Molto semplicemente basterebbe considerare che la W15 è una monoposto carente e che, in un contesto altrettanto carente come nel 2022, Hamilton sta faticando più del suo compagno, evidentemente più a suo agio (o meglio, meno in difficoltà) con una macchina a cui piace perdere il posteriore.

In buona sostanza la verità sta un po’ nel mezzo. Come il tiro al piccione su Vettel era probabilmente esagerato, anche la difesa strenua di Hamilton nonostante prestazioni non all’altezza del suo rango spicca per poca originalità.

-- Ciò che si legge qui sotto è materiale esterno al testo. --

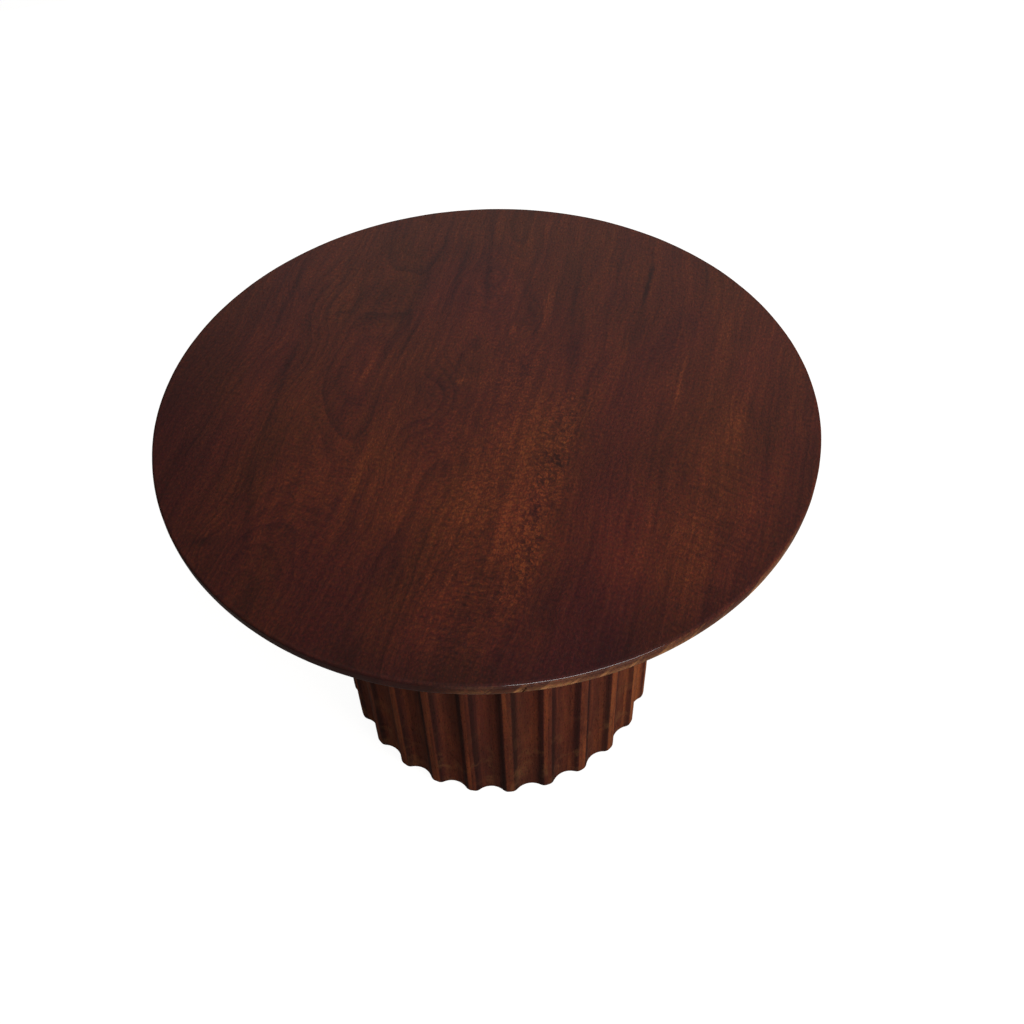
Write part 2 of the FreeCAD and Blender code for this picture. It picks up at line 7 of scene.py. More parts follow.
import logging
import math
from collections.abc import Callable, Iterator
from contextlib import contextmanager
from dataclasses import dataclass
from enum import Enum
from functools import cache, cached_property, partialmethod
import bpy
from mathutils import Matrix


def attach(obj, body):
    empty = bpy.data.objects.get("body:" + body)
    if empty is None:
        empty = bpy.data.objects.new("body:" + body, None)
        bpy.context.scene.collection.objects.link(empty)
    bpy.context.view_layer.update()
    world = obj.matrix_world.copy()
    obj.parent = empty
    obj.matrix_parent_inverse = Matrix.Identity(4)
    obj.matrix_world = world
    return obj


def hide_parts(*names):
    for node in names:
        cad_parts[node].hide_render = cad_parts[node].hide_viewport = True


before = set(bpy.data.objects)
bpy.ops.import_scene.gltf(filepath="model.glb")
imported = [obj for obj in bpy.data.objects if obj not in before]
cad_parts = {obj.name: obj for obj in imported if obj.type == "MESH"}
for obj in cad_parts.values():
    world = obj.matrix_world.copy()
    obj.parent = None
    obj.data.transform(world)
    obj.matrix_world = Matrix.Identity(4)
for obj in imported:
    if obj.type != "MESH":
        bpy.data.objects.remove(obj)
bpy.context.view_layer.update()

from types import SimpleNamespace

import bmesh
import bpy
from mathutils import Vector

log = logging.getLogger("pedestal_table")

Colour = tuple[float, float, float, float]
Triple = tuple[float, float, float]
Group = bpy.types.NodeTree
Material = bpy.types.Material
Piece = bpy.types.Object
Test = Callable[[list[Vector], Vector], bool]

RING_MEAN = 0.22  # what the growth rings come to on average
STAVE_SPACING = 1.37  # how far apart the staves lie in their texture, so that no two look alike
STAIN_STOPS = (0.0, 0.28, 0.5, 0.72, 1.0)
FRONT = (0.42, -0.91)  # from the middle to the part of the rim that is polished, with a darker band along its edge
PAINTED_LIGHT_SIDE = (0.978, -0.208)  # from the middle to the staves that get painted light, the side that light from the right falls on
SOFT_EDGE = 1.8  # how many half widths out a patch still shows
TOUCHING = 1e-6  # places nearer than this are one place
ON_THE_SAW = 1e-7  # a corner nearer than this to a saw cut lies in it
LEVEL = 0.999  # the least Z of the normal of a level face


def tint(red: int, green: int, blue: int) -> Colour:
    """Turn a colour as a paint chart gives it, 0 to 255, into the linear colour of a shader.

    Args:
        red: The red share, 0 to 255.
        green: The green share, 0 to 255.
        blue: The blue share, 0 to 255.

    Returns:
        The linear colour with full opacity.
    """
    linear = [((share / 255 + 0.055) / 1.055) ** 2.4 if share > 10 else share / 3295
              for share in (red, green, blue)]
    return (linear[0], linear[1], linear[2], 1.0)


RED_STAIN = (tint(39, 17, 18), tint(56, 23, 22), tint(71, 30, 24), tint(89, 38, 26), tint(126, 59, 33))
BROWN_STAIN = (tint(38, 19, 15), tint(55, 26, 19), tint(71, 33, 21), tint(90, 42, 24), tint(128, 65, 33))
DRUM_STAIN = (tint(38, 21, 17), tint(54, 28, 22), tint(70, 35, 25), tint(88, 45, 29), tint(127, 70, 39))


class Slot(Enum):
    """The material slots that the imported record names."""

    TOP_WOOD = "top_wood"
    STAVE_WOOD = "stave_wood"
    FELT = "felt"


class Value:
    """What a shader node gives, open to plain arithmetic: each sign makes one Math node.

    Its scaled(times, plus) multiplies by one thing and adds another in one node.
    """

    def __init__(self, tree: "Tree", socket: bpy.types.NodeSocket) -> None:
        """Keep the node's output and the writer of its tree."""
        self.tree, self.socket = tree, socket

    def _work(self, operation: str, *terms: object) -> "Value":
        """Work out a number from the value and others."""
        return self.tree.math(operation, self, *terms)

    __add__ = partialmethod(_work, "ADD")
    __sub__ = partialmethod(_work, "SUBTRACT")
    __mul__ = partialmethod(_work, "MULTIPLY")
    __truediv__ = partialmethod(_work, "DIVIDE")
    __pow__ = partialmethod(_work, "POWER")
    __abs__ = partialmethod(_work, "ABSOLUTE")
    scaled = partialmethod(_work, "MULTIPLY_ADD")

    def __rsub__(self, other: float) -> "Value":
        """Take the value away from a number."""
        return self.tree.math("SUBTRACT", other, self)

    def clamped(self) -> "Value":
        """Keep the value between 0 and 1."""
        return self.tree.math("ADD", self, 0.0, clamp=True)


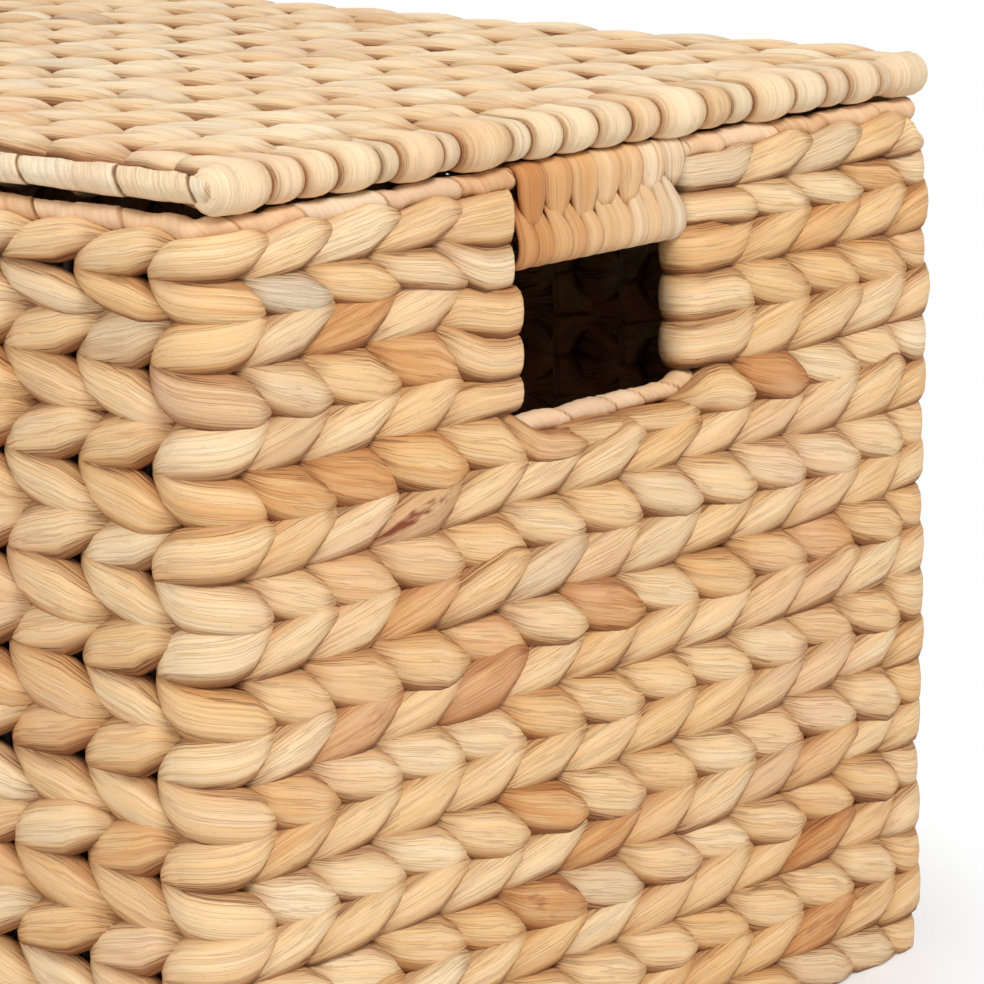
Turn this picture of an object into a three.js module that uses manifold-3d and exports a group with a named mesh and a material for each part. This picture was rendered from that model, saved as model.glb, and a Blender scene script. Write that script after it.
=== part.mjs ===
// Woven lidded box: water-hyacinth leaf twined round a welded wire frame, with a hinged lid.
// Millimetres, +Z up. The origin is on the ground under the middle of the box.
// x runs along the box, with a hand opening in each end, and the lid hinges at the back, at +y.
import * as THREE from "three";
import { mergeVertices } from "three/addons/utils/BufferGeometryUtils.js";
import Module from "manifold-3d";

const wasm = await Module();
wasm.setup();

// Box, measured between the stake lines of opposite walls, and its rim ring's centre line
const boxLength = 470;
const boxWidth = 350;
const rimHeight = 295;
const stakeCornerRadius = 7;
const innerCornerRadius = 1.5;
const cornerSteps = 2;

// Wires of the two welded frames
const ringWireRadius = 2;
const stakeRadius = 1.3;
const ringSides = 6;
const stakeSides = 4;
const cornerStakeGap = 26;
const endBays = 10;
const sideBays = 14;

// Clearances between pieces
const fitGap = 0.3;
const floorGap = 1;
const loopSideGap = 0.5;

// Woven walls: rows of twined leaf, each a rib on both faces of the wall
const rowCount = 20;
const topRows = 2;
const topRowHeight = 10.85;
const openingRows = 3;
const wallCrest = 8.5;
const wallValley = 5.5;
const outerRibShares = [0.3, 0.7];
const innerRibShares = [0.5];

// Rim, handles and sills: leaf strip wound over the wires
const rimWrapRadius = 3.3;
const wrapSides = 8;
const handleHalfWidth = 42;
const handleThickness = 9;
const handleDrop = 28;
const handleArcSteps = 4;
const jambSetback = 6;
const sillSeat = 6.5;
const sillWrapRadius = 2.75;
const sillInset = 2;
const noseSides = 10;

// Floor panel
const floorLevel = 11;
const floorCrest = 5;
const floorValley = 3.6;
const floorPlaits = 11;

// Lid panel and its wound edges
const lidCrest = 5.5;
const lidValley = 3.7;
const lidPlaits = 11;
const lidEndCrest = 7;
const lidEndValley = 5.8;
const lidEndOverhang = 2.2;
const lidEndSides = 8;
const lidRodWrapRadius = 4;

// Hinge loops, lashed round the rear rim and the lid's rear rod
const loopLength = 16;
const loopThickness = 1.3;
const loopBay = 4.5;
const loopArcSteps = 6;
const loopNotchDepth = 8.6;

// Colours
const leafColour = 0xe1bd8c;
const paleLeafColour = 0xe9cfa4;
const stripColour = 0xd8b07c;
const wireColour = 0x8d8b86;

// Worked-out sizes
const halfLength = boxLength / 2;
const halfWidth = boxWidth / 2;
const wovenTop = rimHeight - rimWrapRadius;
const rowHeight = (wovenTop - topRows * topRowHeight) / (rowCount - topRows);
const endPitch = (boxWidth - 2 * cornerStakeGap) / endBays;
const sidePitch = (boxLength - 2 * cornerStakeGap) / sideBays;
const splitRow = topRows + openingRows;
const handleRadius = handleThickness / 2;
const handleBottom = rimHeight - handleDrop;
const handleWireHeight = handleBottom + handleRadius;
const jambHalfSpacing = handleHalfWidth + jambSetback;
const openingHalfWidth = jambHalfSpacing - wallCrest;
const sillHeight = rowTop(splitRow) - sillSeat;
const lidHeight = rimHeight + rimWrapRadius + fitGap + lidEndCrest;
const loopBore = lidRodWrapRadius + fitGap;
const loopRadius = loopBore + loopThickness;
const loopPlace = loopBay * sidePitch;
const overrun = boxLength;

// Height of the top of a row, with row 0 the first under the rim
function rowTop(row) {
  const shortRows = Math.min(row, topRows);
  return wovenTop - shortRows * topRowHeight - (row - shortRows) * rowHeight;
}

// Solids

function solidOf(geometry) {
  const shape = geometry.clone();
  shape.deleteAttribute("normal");
  shape.deleteAttribute("uv");
  const welded = mergeVertices(shape);
  return new wasm.Manifold(new wasm.Mesh({
    numProp: 3,
    vertProperties: new Float32Array(welded.attributes.position.array),
    triVerts: new Uint32Array(welded.index.array),
  }));
}

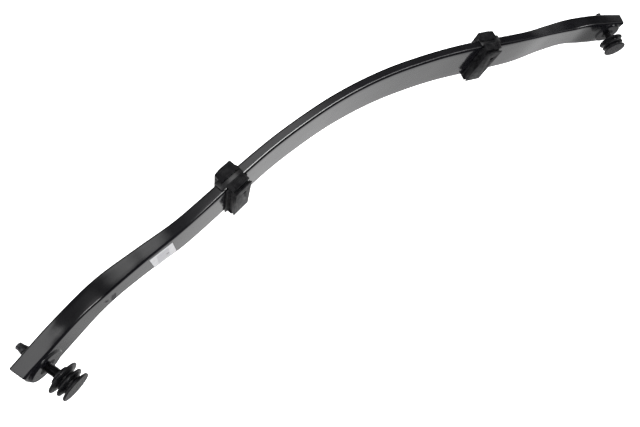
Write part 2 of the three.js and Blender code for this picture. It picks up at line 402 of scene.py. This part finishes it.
def composite_material():
    """Black moulded glass-fibre composite, with a faint flow along the leaf."""
    material, shader = start_material("composite", (0.006, 0.006, 0.007), 0.15, specular=0.42)
    links = material.node_tree.links
    tone = rest_pattern(material, 14, 4)
    colour = between(material, tone, (0.004, 0.004, 0.005), (0.009, 0.009, 0.011))
    links.new(colour, shader.inputs["Base Color"])
    links.new(spread(material, rest_pattern(material, 45, 4), 0.1, 0.17), shader.inputs["Roughness"])
    fibres = rest_pattern(material, 1, 3, stretch=(110, 400, 400))
    add_bump(material, shader, fibres, 0.25, 0.06)
    return material


def rubber_material(name, roughness, light, specular):
    """Moulded rubber with a fine grain and a little dust."""
    material, shader = start_material(name, (0.008, 0.008, 0.009), roughness, specular=specular)
    links = material.node_tree.links
    colour = between(material, rest_pattern(material, 120, 4), (0.004, 0.004, 0.005), light)
    links.new(colour, shader.inputs["Base Color"])
    wear = spread(material, rest_pattern(material, 260, 2), roughness - 0.08, roughness + 0.12)
    links.new(wear, shader.inputs["Roughness"])
    add_bump(material, shader, rest_pattern(material, 1600, 2), 0.15, 0.05)
    return material


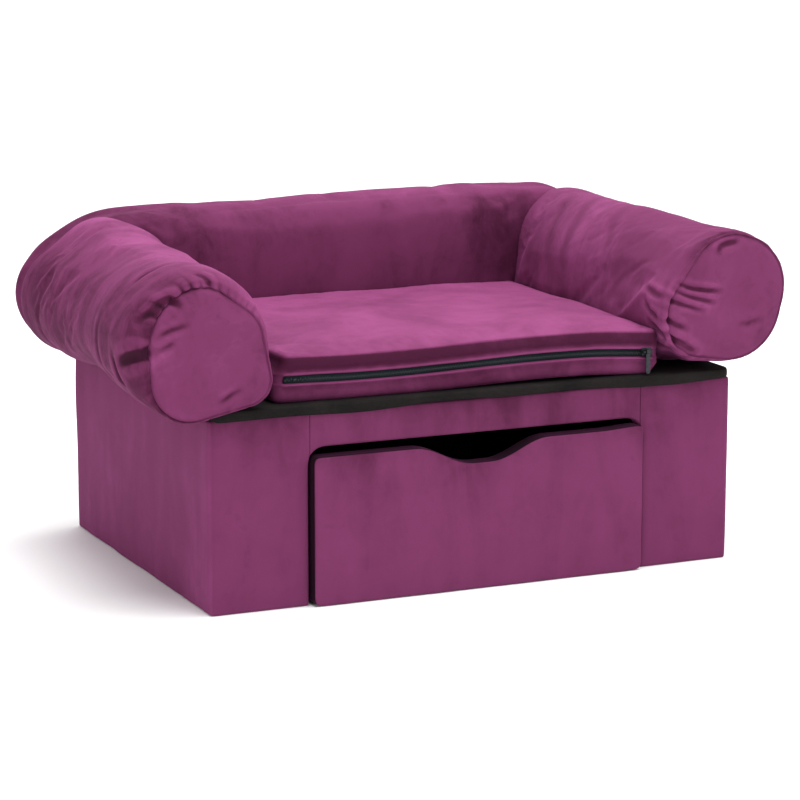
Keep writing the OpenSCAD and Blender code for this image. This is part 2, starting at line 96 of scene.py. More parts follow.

In tutto questo, sapete chi è che spicca davvero? Carlos Sainz. Appiedato senza apparenti motivi sportivi – visto che in tre anni si è dimostrato un pilota valido per la Ferrari – lo spagnolo proprio a Melbourne sta mostrando una professionalità di rara bellezza, nonostante un’operazione fresca e difficoltà ancora palesi. Qui sì che ci sarebbe da alzarsi ed applaudire, chiedendosi se la scelta in ottica 2025 è stata lungimirante anche per la pista e non solo per l’immagine.